Mr Heappey feels confident that there is “an understanding on the part of the Taliban, that the world, and Afghanistan has moved on and they cannot come back as if time stood still in 2001, that they just pick up where they left off”.

Whilst under no illusions that over the last two decades Afghanistan has become “a sort of liberal democracy”, he said people were afforded the ability “to live a life of your choosing”.

He said: “There was an opportunity to educate your girls, there was an opportunity for women to play a role in society beyond that of mother and wife. I don't see how that gets washed away, other than by extreme force.”

Mr Heappey cautioned that if the Taliban were to revert to such tactics, the international community would not “stand back”.

“I think that there has to be a political settlement,” he said. “I think the Taliban know that.”

Since troops entered the country in 2001 to find Al Qaida's leader, Osama bin Laden, 2,300 US servicemen and women have been killed, along with over 450 British soldiers, not to mention the hundreds of military personnel from other nationalities who perished, as well as all of those people who suffered life changing injuries.

More than 60,000 members of the Afghan security forces have been killed, while the number of civilians who have died in the “forever war” is nearly double that.

Last week US President Joe Biden announced that the new date for all troops to leave Afghanistan would be September 11, as opposed to the original date of May 1 which was agreed between the former president, Donald Trump and the Taliban.

Mr Biden said: “We went to Afghanistan because of a horrific attack that happened 20 years ago. That cannot explain why we should remain there in 2021.”

However, many have voiced concern that a total withdrawal of foreign troops will lead to civil war on the ground, with Tobias Ellwood, a former Defence Minister, telling The Telegraph “we’ve thrown in the towel”.

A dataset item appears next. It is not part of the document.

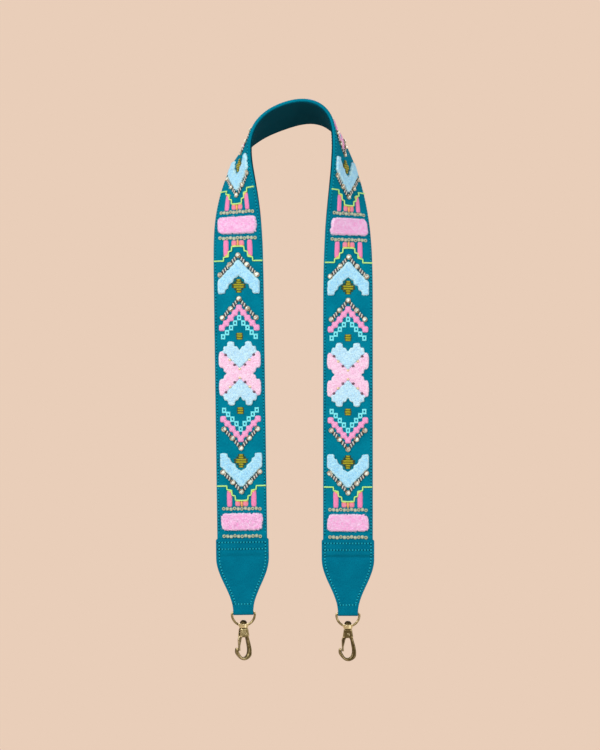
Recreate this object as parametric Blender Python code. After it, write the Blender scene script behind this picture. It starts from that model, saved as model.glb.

“Departing Afghanistan in this manner after so much sacrifice will prompt British veterans and the wider public to ask, what was it all for?”

Mr Ellwood added: “We now face the very real prospect of a civil war and proxy states, including Russia, Pakistan, India and China, pursuing their own agendas and extremism once again filling the power vacuum.”

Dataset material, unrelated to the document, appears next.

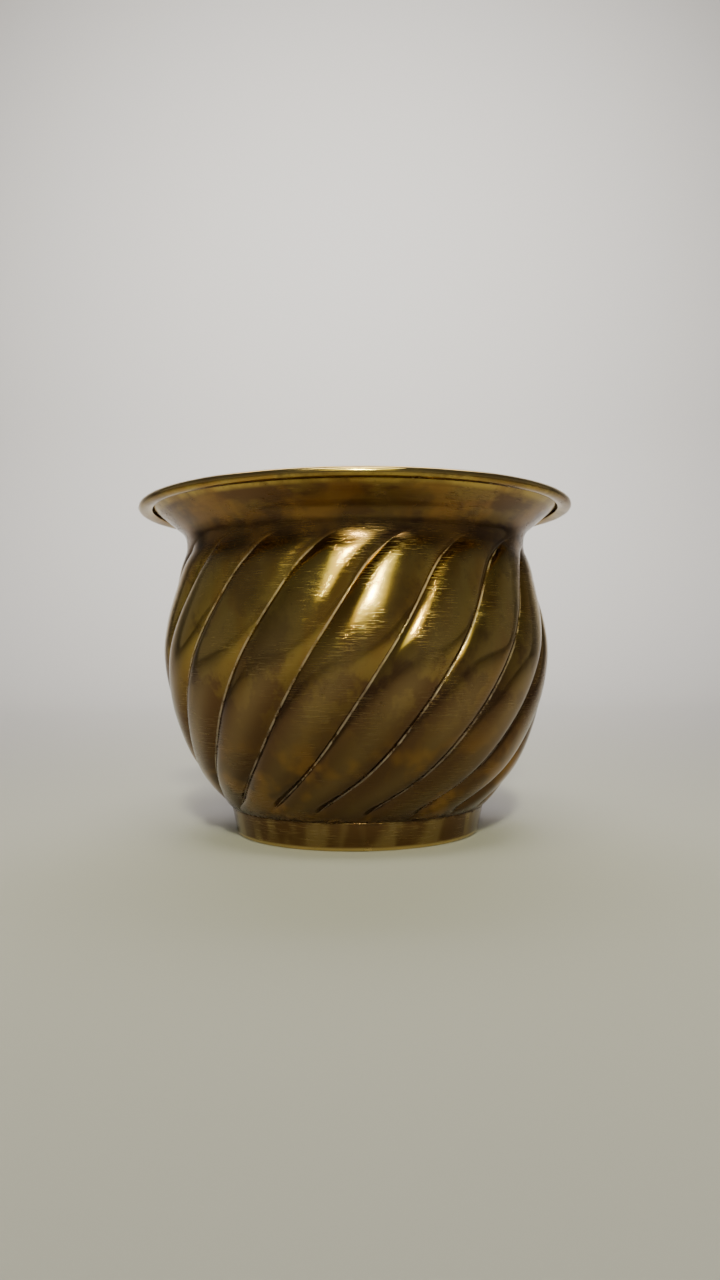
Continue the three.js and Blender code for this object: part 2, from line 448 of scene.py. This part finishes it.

Mr Heappey insisted that the withdrawal of troops did not mean the West were turning their backs on Afghanistan.

“I think that the circumstances in which a return is most obvious is if we get to the point where there's clear evidence of international terrorism that presents a threat to our homeland, the US homeland or others.”

He cautioned that such a return would not necessarily equate to boots on the ground.

“I think what is more probable is that there is significant firepower that you can launch from the outside in, from the air, and that threat remains,” he added.

“I don't think the Taliban gets to assume that the end of a military presence in Afghanistan brings with it free rein for them to do as they wish.”

Mr Heappey said that it is as much in the Taliban’s interest as the international community for it to adhere to the “international diplomatic expectation”.

“There is a financial reality that they want,” he said. “They want Afghanistan to be able to function as a country and the economy, therefore cannot collapse, the International donations, cannot be stopped.

"And that brings with it some expectations around behaviour, and if they ignore both of those things there is still the reality that there is the ability to whack them really hard remotely. If that's what's required.”

Reflecting on the question that has been asked by many, Mr Heappey is reminded of his “crap tour” with The Rifles in 2009 to Sangin, a town in Helmand province, where they lost 35 soldiers and more than 200 wounded.

“It was horrible, but for all of the blood and gore, because we were there, the market was busier than it would have otherwise been, the school was open, elections happened during the summer that we were there, and cumulatively over time, we gave space for the Afghan government to establish itself and strengthen.”

And of course, families were once more able to take their children upto the King’s Tomb in Kabul, a notable spot for kite flying on Friday afternoons, and engage in a pastime that had been denied to them for so long.

“Fast forward 20 years, I bet that people won't have even remembered not being able to fly kites and that's a rather simplistic, or trivial example, but it reflects that Afghan society has moved on.”